Records for the exercise:

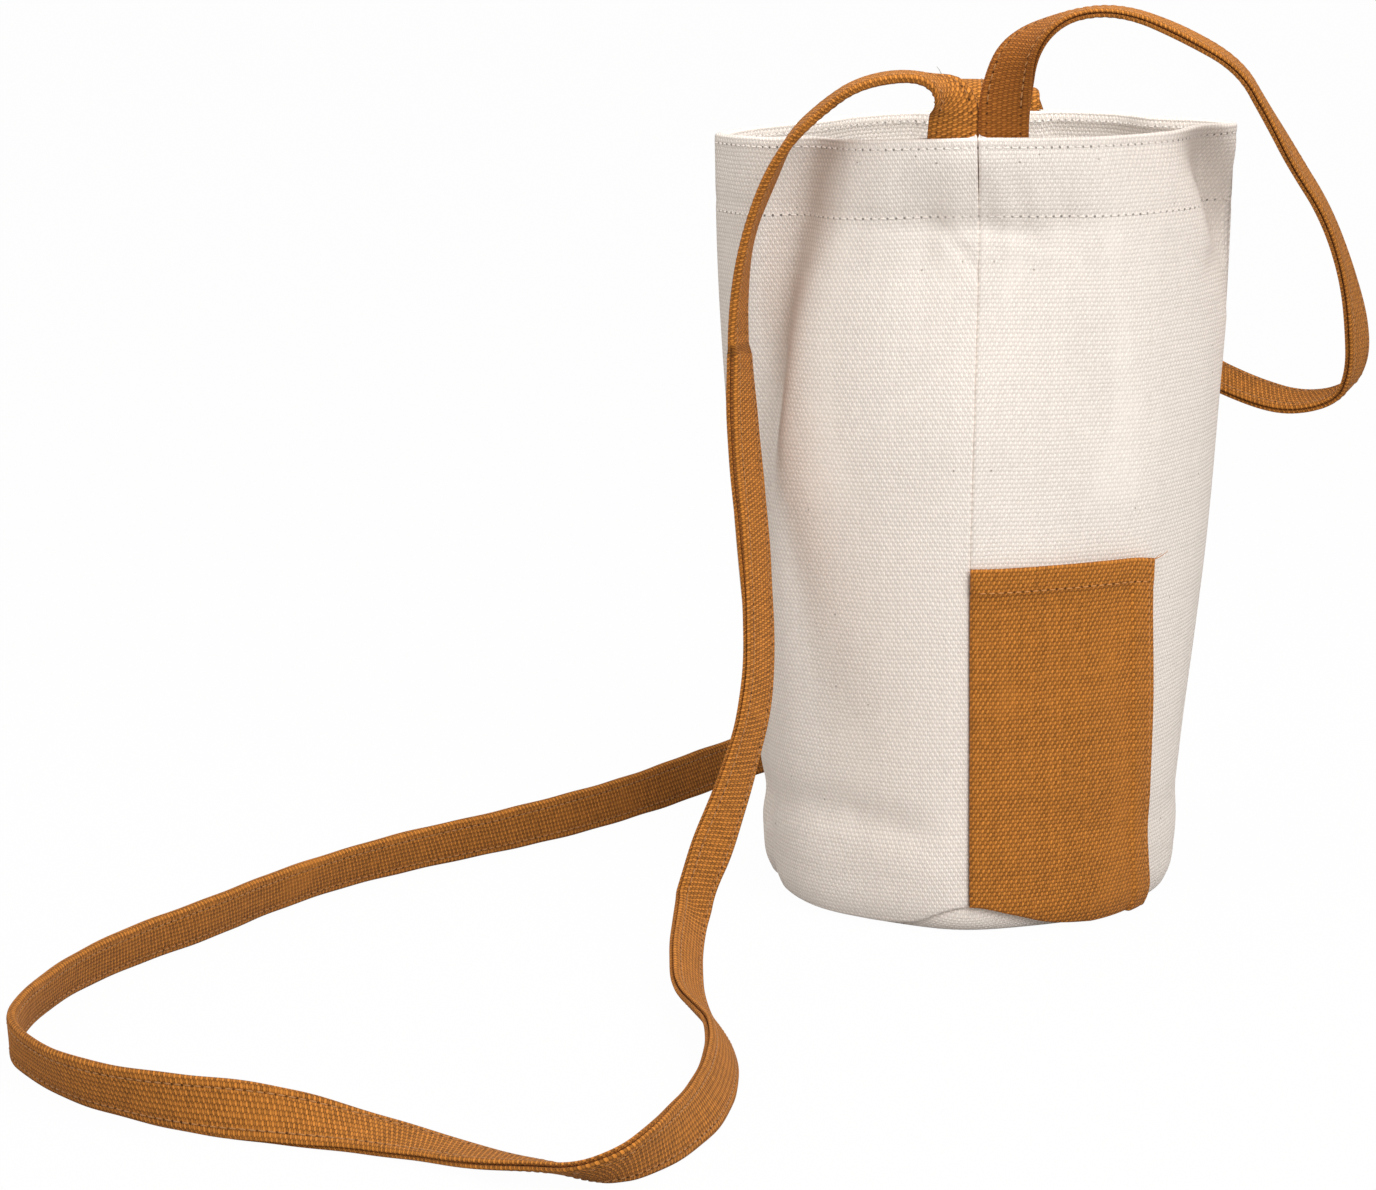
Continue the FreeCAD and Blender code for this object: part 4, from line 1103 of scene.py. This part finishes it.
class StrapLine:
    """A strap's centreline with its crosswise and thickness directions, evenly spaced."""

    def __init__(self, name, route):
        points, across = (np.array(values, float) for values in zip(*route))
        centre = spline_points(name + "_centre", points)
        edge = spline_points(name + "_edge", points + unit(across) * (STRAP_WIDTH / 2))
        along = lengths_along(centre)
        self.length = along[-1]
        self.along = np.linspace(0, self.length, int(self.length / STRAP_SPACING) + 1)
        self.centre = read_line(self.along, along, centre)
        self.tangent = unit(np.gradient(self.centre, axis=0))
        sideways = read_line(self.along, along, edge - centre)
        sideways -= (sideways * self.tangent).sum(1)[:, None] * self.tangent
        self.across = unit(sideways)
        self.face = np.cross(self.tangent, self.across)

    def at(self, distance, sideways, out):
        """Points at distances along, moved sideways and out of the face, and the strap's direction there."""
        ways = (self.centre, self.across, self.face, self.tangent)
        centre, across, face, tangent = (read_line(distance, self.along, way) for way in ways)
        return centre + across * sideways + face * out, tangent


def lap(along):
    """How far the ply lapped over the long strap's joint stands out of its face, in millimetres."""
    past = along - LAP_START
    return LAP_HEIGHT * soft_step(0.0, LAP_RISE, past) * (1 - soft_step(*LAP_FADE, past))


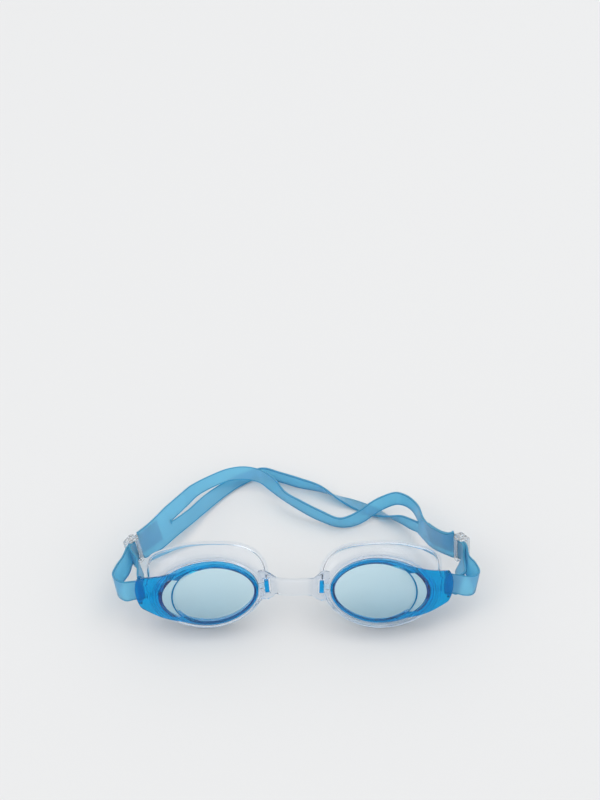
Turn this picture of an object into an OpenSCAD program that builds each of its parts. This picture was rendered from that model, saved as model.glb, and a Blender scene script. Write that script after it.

Stated exercise:
Extract the listing in its entirety and repeat it exactly.

Result of the task:
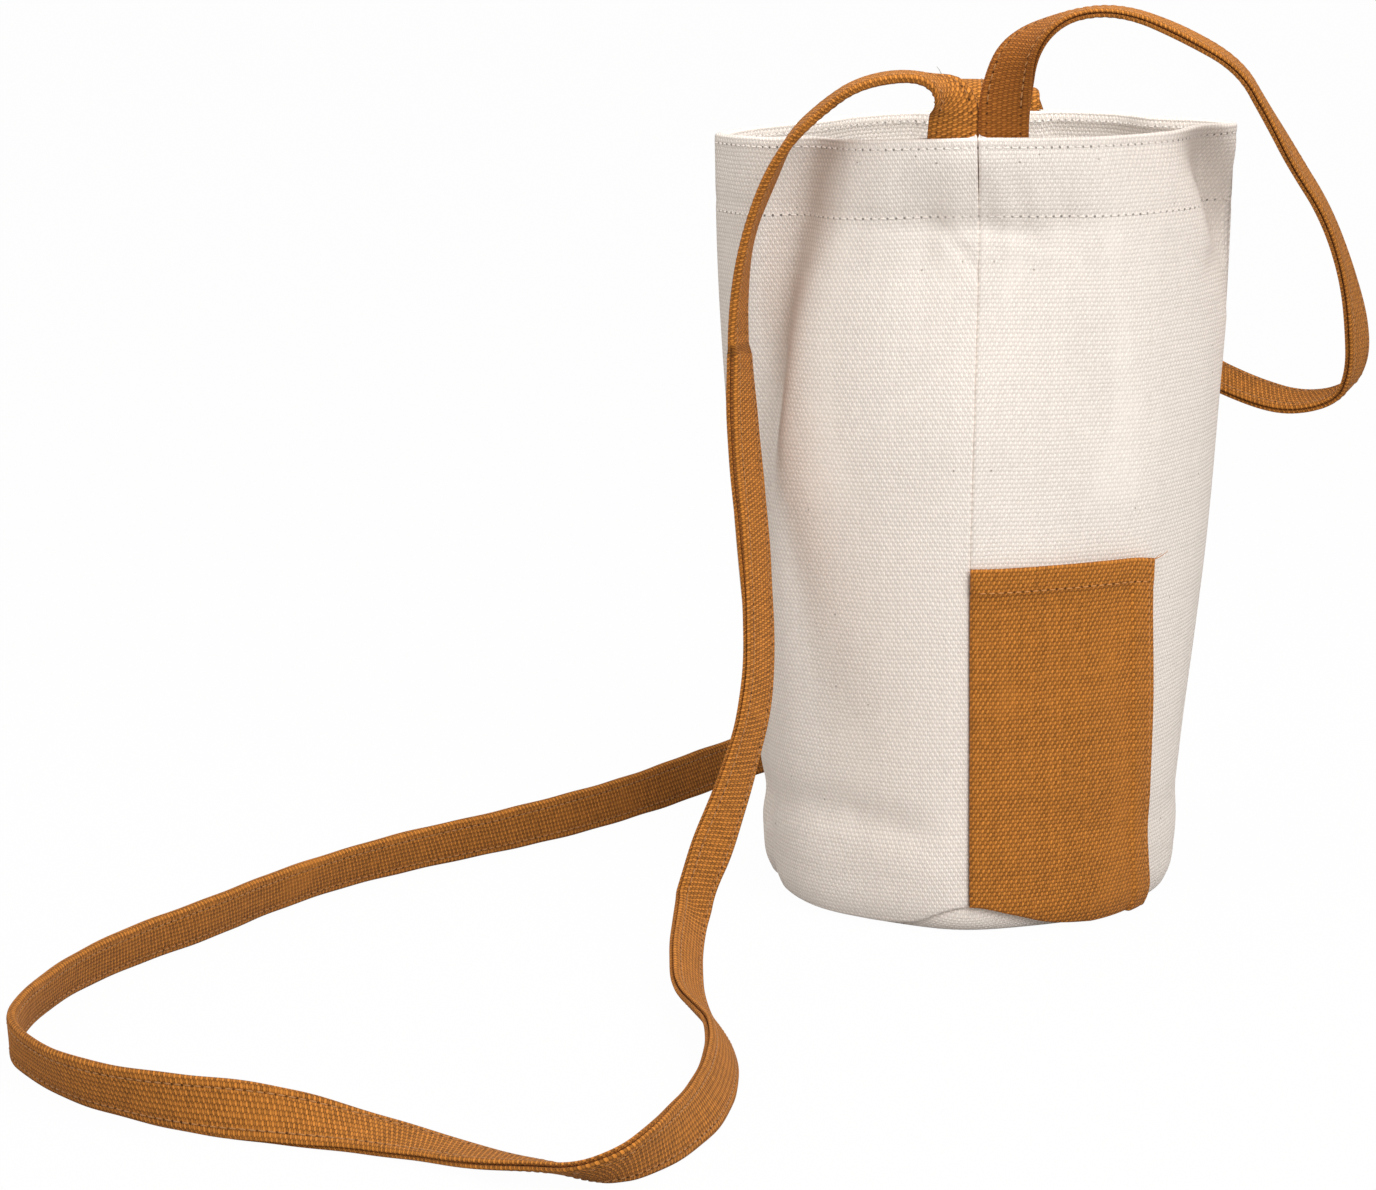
Continue the FreeCAD and Blender code for this object: part 4, from line 1103 of scene.py. This part finishes it.
class StrapLine:
    """A strap's centreline with its crosswise and thickness directions, evenly spaced."""

    def __init__(self, name, route):
        points, across = (np.array(values, float) for values in zip(*route))
        centre = spline_points(name + "_centre", points)
        edge = spline_points(name + "_edge", points + unit(across) * (STRAP_WIDTH / 2))
        along = lengths_along(centre)
        self.length = along[-1]
        self.along = np.linspace(0, self.length, int(self.length / STRAP_SPACING) + 1)
        self.centre = read_line(self.along, along, centre)
        self.tangent = unit(np.gradient(self.centre, axis=0))
        sideways = read_line(self.along, along, edge - centre)
        sideways -= (sideways * self.tangent).sum(1)[:, None] * self.tangent
        self.across = unit(sideways)
        self.face = np.cross(self.tangent, self.across)

    def at(self, distance, sideways, out):
        """Points at distances along, moved sideways and out of the face, and the strap's direction there."""
        ways = (self.centre, self.across, self.face, self.tangent)
        centre, across, face, tangent = (read_line(distance, self.along, way) for way in ways)
        return centre + across * sideways + face * out, tangent


def lap(along):
    """How far the ply lapped over the long strap's joint stands out of its face, in millimetres."""
    past = along - LAP_START
    return LAP_HEIGHT * soft_step(0.0, LAP_RISE, past) * (1 - soft_step(*LAP_FADE, past))


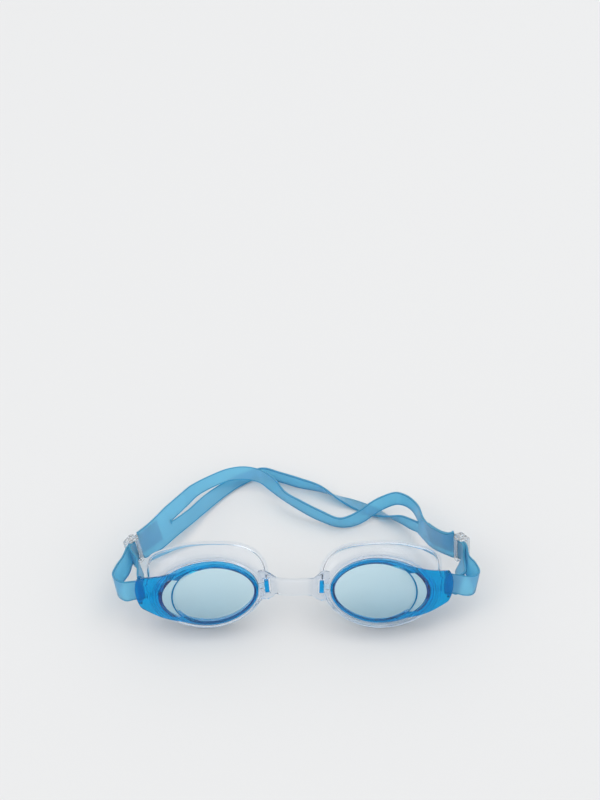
Turn this picture of an object into an OpenSCAD program that builds each of its parts. This picture was rendered from that model, saved as model.glb, and a Blender scene script. Write that script after it.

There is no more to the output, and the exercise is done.